Santosha: Você mede o que deseja estimular. Muitas métricas estão focadas no que é indesejável. O que precisamos fazer é desenvolver métricas que reflitam o que é desejável. Isso é muito importante. Tem um estudo realizado em Copenhague, onde mediram quanto a cidade ganha financeiramente a cada quilômetro percorrido de bicicleta. Isso foi feito para estimular o uso da bicicleta, pois perceberam que isso traz benefícios para a cidade.

Portanto, medimos o que queremos estimular. Por exemplo, quantas pessoas visitam um parque por semana? Em São Paulo, existe um índice chamado índice de eficiência da rua, que mede quantos veículos passam por minuto em uma via. O que esse índice estimula? Mais veículos passando. Por que não medir quantas pessoas passam por ali? Ou quantas param para admirar o pôr do sol? Isso sim seria um bom índice. Pode parecer algo idealista ou good vibes demais, mas estamos falando de cidades onde problemas como distúrbios e transtornos mentais são sérios. E é justamente nessas cidades que as pessoas precisam de momentos como esse.

Em diversas palestras, você cita as teorias do geógrafo britânico David Harvey, destacando a importância do direito coletivo de reinventar a cidade. Como, na prática, podemos recuperar esse direito e implementá-lo de maneira eficaz no contexto urbano atual?

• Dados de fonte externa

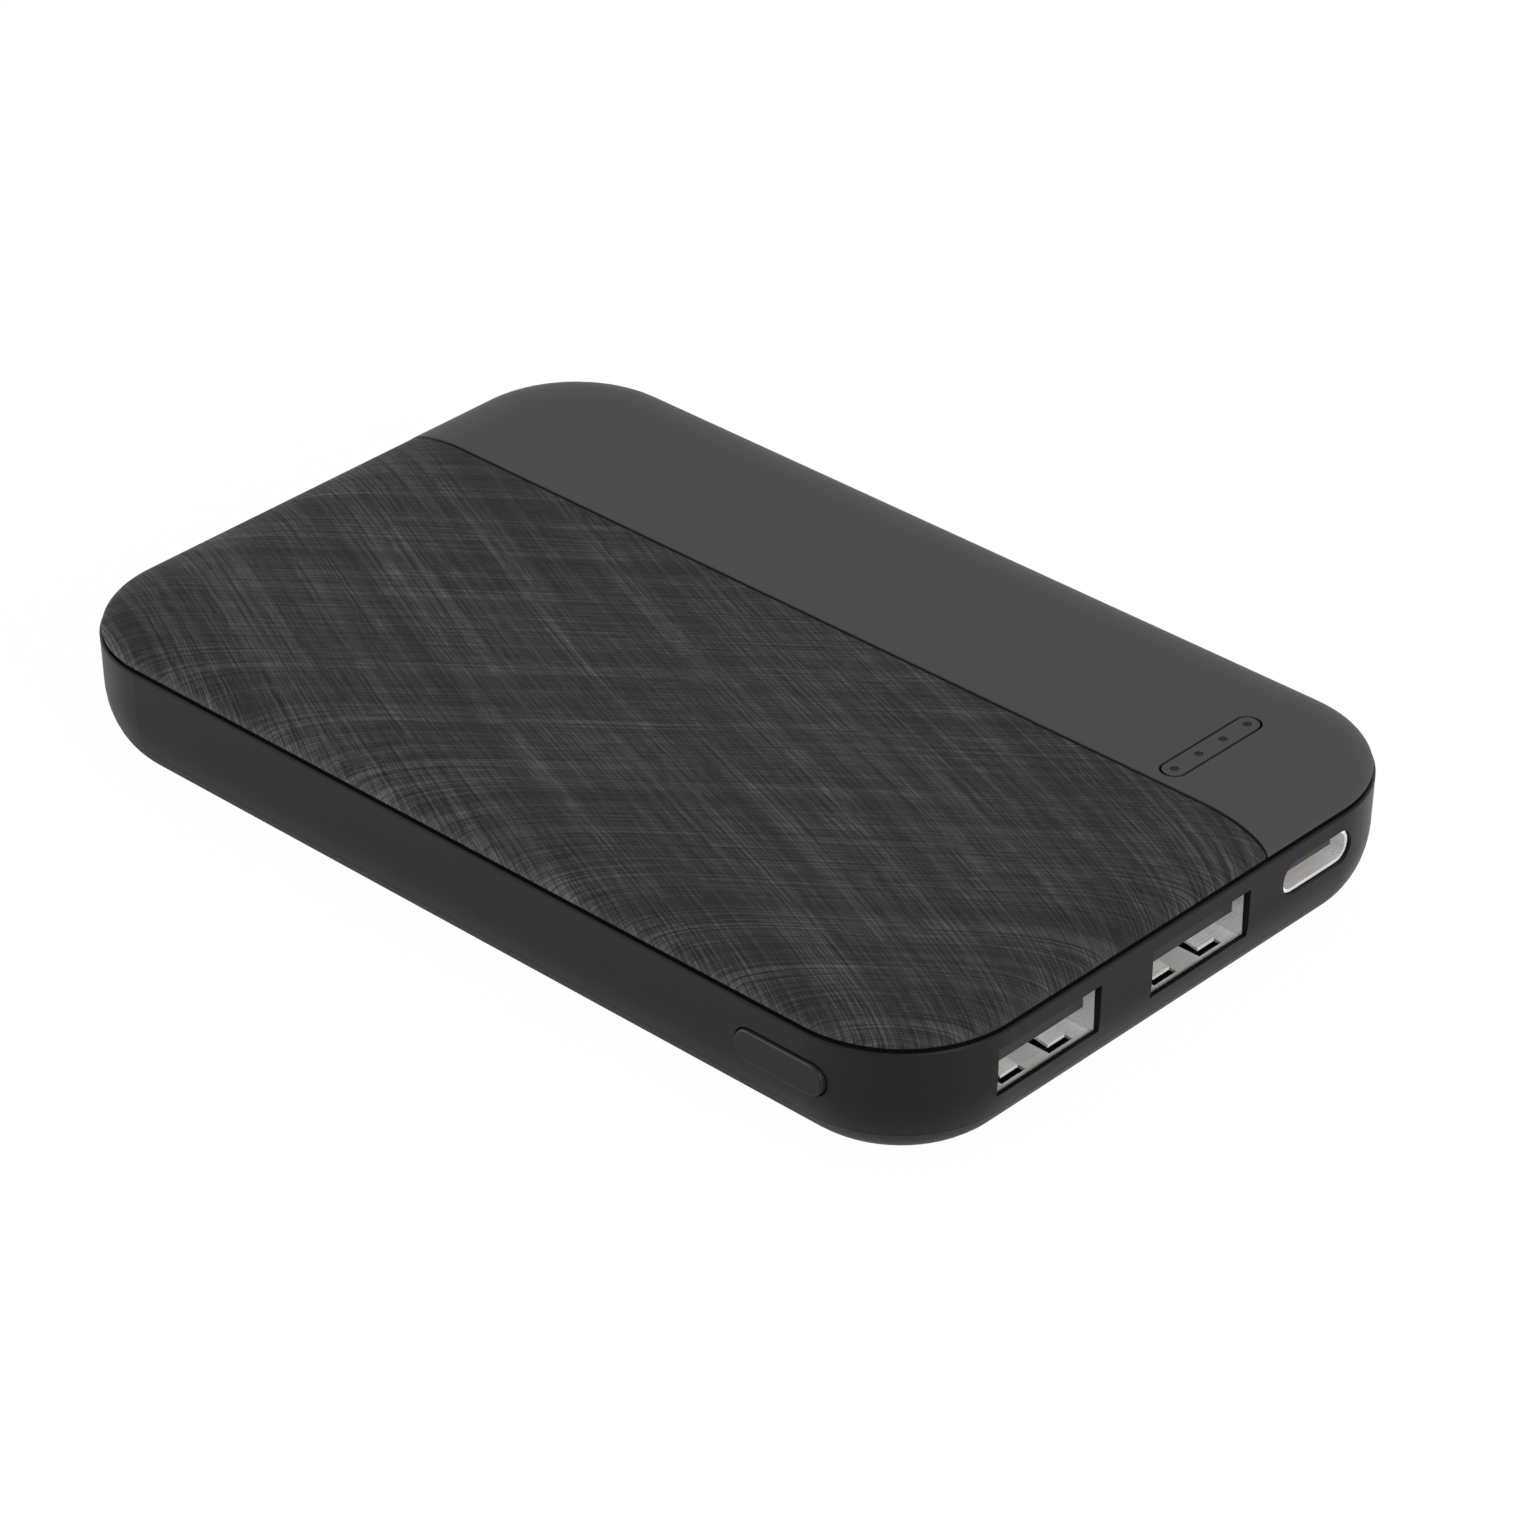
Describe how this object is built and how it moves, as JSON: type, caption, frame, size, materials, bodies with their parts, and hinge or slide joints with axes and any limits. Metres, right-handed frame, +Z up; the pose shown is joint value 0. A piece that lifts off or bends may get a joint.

Santosha: Primeiramente, é necessário recuperar o direito individual de reinventar a nossa vida. Nós somos moldados pela nossa família, cultura e educação, que formam uma rede de hábitos. Muitas vezes, esses hábitos estão ligados a uma necessidade de se encaixar, agradar ou pertencer, o que nos desconecta da nossa essência, da nossa naturalidade, do nosso propósito. Sempre que estamos desconectados, sentimos uma carência, um buraco interno que tentamos preencher com coisas externas, como compras, trabalho, reconhecimento, relacionamentos ou dependência. Mas, à medida que retomamos o direito de habitar nosso corpo, nosso tempo e nossa vida, sendo quem realmente somos, nos tornamos um ponto de luz na cidade. E, nesse processo, atraímos pessoas que estão em uma frequência semelhante.

E a partir daí que surge esse direito de reinventar a cidade?

Santosha: Começamos a fazer escolhas que refletem esse estilo de vida, como comprar em lugares que oferecem produtos orgânicos locais, que se preocupam com a matéria-prima e a cadeia de produção, garantindo um pagamento justo para todos. A partir daí, esse direito coletivo de reinventar a cidade pode renascer. Equilibrar as áreas da vida e a relação com a nossa natureza é fundamental. Quando fazemos isso, o direito coletivo começa a surgir, ganhando forma. A cidade passa a ter diversas camadas coexistindo. Você decide a qual rede de hábitos vai dar força: àquela que provoca mais estresse, ansiedade e medo, ou àquela que promove expansão da consciência, confiança, inovação genuína, regeneração e reconexão com nossas virtudes e qualidades humanas. É nessa escolha que tudo começa.